Caledonia’s speech defines Blair’s importance through who suffers without him. She cries, My patriot son lies in an untimely grave, and then she lists the people bound to his life: a widow’s tear, the helpless poor, the orphan’s cry. Even drooping arts and grateful science are pictured around his bier. The poem’s praise is civic rather than merely martial; Blair’s “hand” was stretch’d to save, and his pride is called honest, not grand.

This catalogue does two things at once. It elevates Blair as a patron and moral agent, but it also reveals how precarious these social goods are. If the poor, the arts, and science all “droop” when one person dies, the society looks frighteningly dependent on individual virtue—an unsettling thought for a poem that wants to celebrate national resilience.
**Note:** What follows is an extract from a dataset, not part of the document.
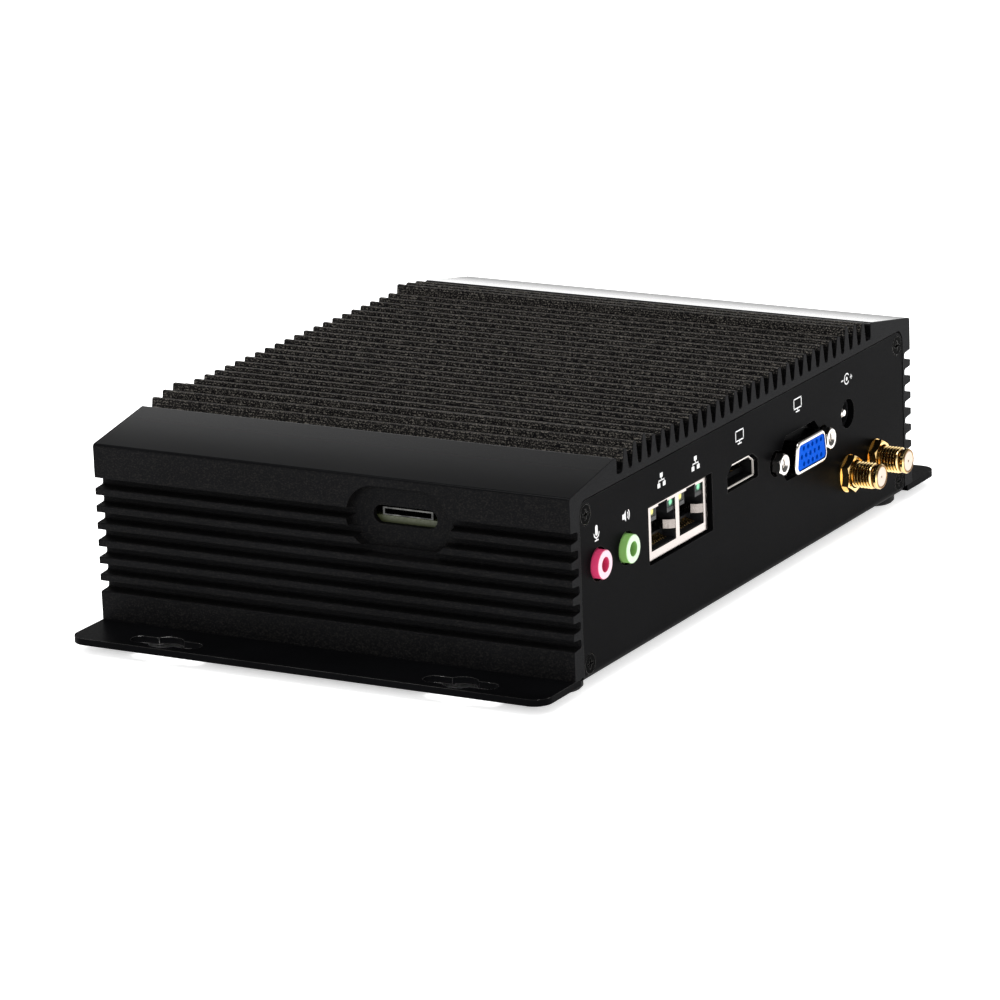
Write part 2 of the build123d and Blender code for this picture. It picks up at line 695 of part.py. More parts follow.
with BuildPart() as antenna_connectors:
    with BuildSketch(at_y(-panel_in_y + 3.5)):
        with Locations(*antenna_spots):
            RegularPolygon(4.0, 6, major_radius=False)
    extrude(amount=3.5)
    with BuildSketch(at_y(-panel_in_y)):
        with Locations(*antenna_spots):
            Circle(antenna_neck_r)
    extrude(amount=panel_y - panel_in_y + washer_t + nut_t + gap)
    with BuildSketch(at_y(thread_y)):
        with Locations(*antenna_spots):
            Circle(antenna_r)
    extrude(amount=thread_y - antenna_tip_y)
    chamfer(antenna_connectors.edges().group_by(Axis.Y)[0], 0.5)
    with Locations(*[end_spot(x, antenna_tip_y, z) for x, z in antenna_spots]):
        Hole(2.45, depth=8.5)
    with Locations(*[end_spot(x, -panel_in_y + 3.5, z) for x, z in antenna_spots]):
        Cylinder(1.6, 4.0, align=(Align.CENTER, Align.CENTER, Align.MAX))

with BuildPart() as antenna_washers:
    with BuildSketch(at_y(-panel_y)):
        with Locations(*antenna_spots):
            Circle(washer_r)
            Circle(antenna_r + gap, mode=Mode.SUBTRACT)
    extrude(amount=washer_t)

with BuildPart() as antenna_nuts:
    with BuildSketch(at_y(-panel_y - washer_t)):
        with Locations(*antenna_spots):
            RegularPolygon(4.0, 6, major_radius=False, rotation=30)
    extrude(amount=nut_t)
    with BuildSketch(at_y(-panel_y - washer_t - nut_t)):
        with Locations(*antenna_spots):
            Circle(4.1)
    extrude(amount=-nut_t, taper=-60, mode=Mode.INTERSECT)
    with BuildSketch(at_y(-panel_y - washer_t)):
        with Locations(*antenna_spots):
            Circle(antenna_r + gap)
    extrude(amount=nut_t, mode=Mode.SUBTRACT)

with BuildPart() as antenna_insulators:
    with BuildSketch(at_y(antenna_tip_y + 8.5)):
        with Locations(*antenna_spots):
            Circle(2.15)
            Circle(0.95, mode=Mode.SUBTRACT)
    extrude(amount=7.9)

with BuildPart() as antenna_contacts:
    with BuildSketch(at_y(antenna_tip_y + 8.5)):
        with Locations(*antenna_spots):
            Circle(0.65)
    extrude(amount=7.6)
    with Locations(*[end_spot(x, antenna_tip_y + 0.9, z) for x, z in antenna_spots]):
        Hole(0.4, depth=3)

with BuildPart() as antenna_cables:
    for x, card_x in zip(antenna_x, (52, 62)):
        with BuildLine() as lead:
            Polyline((x, -panel_in_y + 7.5, antenna_z), (x, -45, antenna_z), (card_x, -7, 22),
                     (card_x, -7, board_z - 4.15))
        with BuildSketch(at_y(-panel_in_y + 7.5)):
            with Locations((x, antenna_z)):
                Circle(0.55)
        sweep(path=lead.line, transition=Transition.RIGHT)

# Rear end: stacked data sockets, power button and lamps

usb_y = (panel_y + 0.6 - usb_l, panel_y + 0.6)
usb_mouth_z = [board_z - 4.0, board_z - 11.6]

with BuildPart() as usb_shells:
    for x in usb_x:
        block((x - usb_w / 2, x + usb_w / 2), usb_y, (board_z - usb_h, board_z))
        for z in usb_mouth_z:
            block((x - usb_mouth_w / 2, x + usb_mouth_w / 2), (usb_y[0] + 3, usb_y[1]),
                  (z - usb_mouth_h / 2, z + usb_mouth_h / 2), Mode.SUBTRACT)
    fillet(usb_shells.edges().filter_by(Axis.Y), 0.25)

with BuildPart() as usb_tongues:
    with Locations(*[(x, usb_y[0] + 3, z + 1.0) for x in usb_x for z in usb_mouth_z]):
        Box(11.1, usb_l - 4.5, 1.84, align=(Align.CENTER, Align.MIN, Align.CENTER))

button_spot = (button_x, button_z)
button_top_y = panel_y + 1.5
sleeve_in_y = panel_y - 5.15

with BuildPart() as power_button_ring:
    with BuildSketch(at_y(panel_y + 1.1)):
        with Locations(button_spot):
            Circle(ring_r)
    extrude(amount=1.1)
    chamfer(power_button_ring.edges().group_by(Axis.Y)[-1], 0.5)
    with BuildSketch(at_y(panel_y)):
        with Locations(button_spot):
            Circle(ring_r - 1.0 - gap)
    extrude(amount=panel_y - sleeve_in_y)
    with Locations(end_spot(button_x, panel_y + 1.1, button_z)):
        Hole(button_r + 0.05, depth=12)
        with Locations((0, 0, -3.2)):
            Cylinder(button_r + 0.75, 10, align=(Align.CENTER, Align.CENTER, Align.MAX),
                     mode=Mode.SUBTRACT)

with BuildPart() as power_button_nut:
    with BuildSketch(at_y(panel_in_y)):
        with Locations(button_spot):
            RegularPolygon(8.0, 6)
            Circle(ring_r - 1.0, mode=Mode.SUBTRACT)
    extrude(amount=2.0)

with BuildPart() as power_button:
    with BuildSketch(at_y(button_top_y)):
        with Locations(button_spot):
            Circle(button_r)
    extrude(amount=4.8)
    chamfer(power_button.edges().group_by(Axis.Y)[-1], 0.4)
    with BuildSketch(at_y(panel_y - 2.1)):
        with Locations(button_spot):
            Circle(button_r + 0.4)
    extrude(amount=1.2)
    with BuildSketch(at_y(panel_y - 3.3)):
        with Locations(button_spot):
            Circle(1.2)
    extrude(amount=4.0)

with BuildPart() as power_switch:
    block((button_x - 6, button_x + 6), (46.5, sleeve_in_y - 0.5), (button_z - 6, board_z))
    block((button_x - 5, button_x + 5), (sleeve_in_y - 1.7, sleeve_in_y), (button_z + 5.5, board_z),
          Mode.SUBTRACT)
    with Locations(end_spot(button_x, sleeve_in_y - 0.5, button_z)):
        Hole(1.5, depth=5)

with BuildPart() as status_lamps:
    for z in lamp_z:
        with BuildSketch(at_y(panel_y + 0.5)):
            with Locations((lamp_x, z)):
                Circle(lamp_r)
        extrude(amount=9)
    chamfer(status_lamps.edges().filter_by(GeomType.CIRCLE).group_by(Axis.Y)[-1], 0.4)
    block((lamp_x - 2.5, lamp_x + 2.5), (49, panel_y - 6), (lamp_z[0] - 2.5, board_z))

pieces = {
    "heatsink_shell": heatsink_shell,
    "chassis": chassis,
    "panel_screws": panel_screws,
    "rubber_feet": rubber_feet,
    "main_board": main_board,
    "board_posts": board_posts,
    "board_screws": board_screws,
    "processor": processor,
    "thermal_pad": thermal_pad,
    "heat_block": heat_block,
    "memory_socket": memory_socket,
    "memory_module": memory_module,
    "card_sockets": card_sockets,
    "storage_card": storage_card,
    "wireless_card": wireless_card,
    "coin_cell_holder": coin_cell_holder,
    "coin_cell": coin_cell,
    "power_coils": power_coils,
    "capacitors": capacitors,
    "controller_chips": controller_chips,
    "sim_card_socket": card_socket,
    "audio_housings": audio_housings,
    "mic_jack": mic_jack,
    "speaker_jack": speaker_jack,
    "network_shell": network_shell,
    "network_insert": network_insert,
    "network_contacts": network_contacts,
    "network_lamps_left": network_lamps_left,
    "network_lamps_right": network_lamps_right,
    "hd_port_shell": hd_shell,
    "hd_port_tongue": hd_tongue,
    "vga_shell": vga_shell,
    "vga_insert": vga_insert,
    "jackscrews": jackscrews,
    "dc_jack": dc_jack,
    "dc_pin": dc_pin,
    "dc_spring": dc_spring,
    "antenna_connectors": antenna_connectors,
    "antenna_washers": antenna_washers,
    "antenna_nuts": antenna_nuts,
    "antenna_insulators": antenna_insulators,
    "antenna_contacts": antenna_contacts,
    "antenna_cables": antenna_cables,
    "usb_shells": usb_shells,
    "usb_tongues": usb_tongues,
    "power_button_ring": power_button_ring,
    "power_button_nut": power_button_nut,
    "power_button": power_button,
    "power_switch": power_switch,
    "status_lamps": status_lamps,
}

to_outline_middle = Location((0, -(antenna_tip_y + button_top_y) / 2, 0))

for name, piece in pieces.items():
    placed = piece.part.moved(to_outline_middle)
    placed.label = name
    export_step(placed, f"parts/{name}.step")
    print(name, len(placed.solids()), round(placed.volume, 1))
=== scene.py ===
import bmesh
import bpy
from math import cos, pi, radians, sin
from mathutils import Matrix, Vector


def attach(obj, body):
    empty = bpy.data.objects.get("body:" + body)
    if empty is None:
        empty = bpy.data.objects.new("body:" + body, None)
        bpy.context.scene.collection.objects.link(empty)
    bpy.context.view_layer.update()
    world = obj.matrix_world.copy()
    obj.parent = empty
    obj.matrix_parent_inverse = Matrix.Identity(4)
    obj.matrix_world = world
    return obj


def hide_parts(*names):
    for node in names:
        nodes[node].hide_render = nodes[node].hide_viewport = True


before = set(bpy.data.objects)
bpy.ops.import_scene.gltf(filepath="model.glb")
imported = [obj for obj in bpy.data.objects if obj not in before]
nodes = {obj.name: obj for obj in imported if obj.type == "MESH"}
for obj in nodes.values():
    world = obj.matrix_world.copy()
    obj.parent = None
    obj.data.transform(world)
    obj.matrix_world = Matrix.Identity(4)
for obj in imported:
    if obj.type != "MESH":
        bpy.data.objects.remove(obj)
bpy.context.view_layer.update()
mm = 0.001
middleY = 4.05  # mm, the middle of the heatsink shell in the frame
panelY = middleY - 61.95  # outer face of the end panel with the sockets
antennaSpots = ((50.35, 15.95), (65.45, 15.95))  # X and Z of the two connectors' axes

print("materials")


class Shade:
    # A shader socket that takes part in sums like a number.
    def __init__(self, tree, socket=None):
        self.tree = tree
        self.socket = socket

    def node(self, kind, settings=None, inputs=None, output=0):  # any other node: type, settings, inputs
        made = self.tree.nodes.new(kind)
        for name, value in (settings or {}).items():
            setattr(made, name, value)
        for name, value in (inputs or {}).items():
            if isinstance(value, Shade):
                self.tree.links.new(value.socket, made.inputs[name])
            else:
                made.inputs[name].default_value = value
        return Shade(self.tree, made.outputs[output])

    def maths(self, operation, first, second=0.0):
        return self.node("ShaderNodeMath", {"operation": operation}, {0: first, 1: second})

    def __add__(self, other):
        return self.maths("ADD", self, other)

    def __radd__(self, other):
        return self.maths("ADD", other, self)

    def __sub__(self, other):
        return self.maths("SUBTRACT", self, other)

    def __rsub__(self, other):
        return self.maths("SUBTRACT", other, self)

    def __mul__(self, other):
        return self.maths("MULTIPLY", self, other)

    def __rmul__(self, other):
        return self.maths("MULTIPLY", other, self)

    def below(self, level):
        return self.maths("LESS_THAN", self, level)

    def above(self, level):
        return self.maths("GREATER_THAN", self, level)

    def size(self):
        return self.maths("ABSOLUTE", self)

    def spread(self, fromLow, fromHigh, toLow, toHigh):  # carry a range over to another, smooth and clamped
        return self.node("ShaderNodeMapRange", {"interpolation_type": "SMOOTHSTEP"},
                         {"Value": self, "From Min": fromLow, "From Max": fromHigh,
                          "To Min": toLow, "To Max": toHigh})

    def between(self, low=0, high=1):  # most of a noise lies from 0.3 to 0.7, carried over to a range
        return self.spread(0.3, 0.7, low, high)

    def vector(self, operation, other=(0, 0, 0), output=0):  # sums of places and directions
        return self.node("ShaderNodeVectorMath", {"operation": operation}, {0: self, 1: other}, output)

    def part(self, axis):  # X, Y or Z of a vector, given as 0, 1 or 2
        return self.node("ShaderNodeSeparateXYZ", {}, {0: self}, axis)

    def noise(self, scale, detail=2.0):  # noise over a place
        return self.node("ShaderNodeTexNoise", {}, {"Vector": self, "Scale": scale, "Detail": detail})


def blendColours(mask, low, high):  # low and high may be plain colours or sockets
    low, high = (tone if isinstance(tone, Shade) else (*tone, 1) for tone in (low, high))
    return mask.node("ShaderNodeMix", {"data_type": "RGBA"}, {0: mask, 6: low, 7: high}, 2)


def link(material, name, value):  # join a socket of the sums to an input of the main shader
    material.node_tree.links.new(value.socket, material.node_tree.nodes["Principled BSDF"].inputs[name])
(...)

Hope that blooms only to be cut down

The elegy’s darkest contradiction arrives when Caledonia remembers recent renewal: ancient fire returning, Freedom’s blossoms richly blowing. Then she breaks her own momentum: how hope is born but to expire! That line is not just grief; it is a verdict on historical progress itself. The storm outside becomes a metaphor for political and moral life—sudden gusts undoing slow growth.

Notice how the poem balances agency and helplessness. Blair is called a guardian, implying watchfulness and protection, but the force that kills him is Relentless fate. The word “relentless” refuses negotiation. In this light, the earlier “inconstant blast” looks even crueler: human plans are fragile whether the world is changeable or inexorable.

Can song prevent the “untimely” from winning?

The poem ends by turning toward fame as a counter-force. Caledonia asks whether the patriot should lie unsung while empty greatness keeps a name alive. The contrast is sharp: Blair’s worth is substance; others’ remembrance is mere social inertia. Her answer—every muse will speak, future ages will hear his growing fame—tries to make art do what politics and fate cannot: preserve value.

Yet Burns keeps the ending uneasy. Caledonia promises to make Blair’s virtues last so that distant years may boast of other Blairs, as if memory could reproduce character. Then she vanish’d with the sweeping blast. The same wind that announced disaster also removes the vision, leaving the speaker—and the reader—with praise that is passionate but temporary. The elegy’s final pressure is this: commemoration is real work, but it is also a kind of weather, always at risk of passing.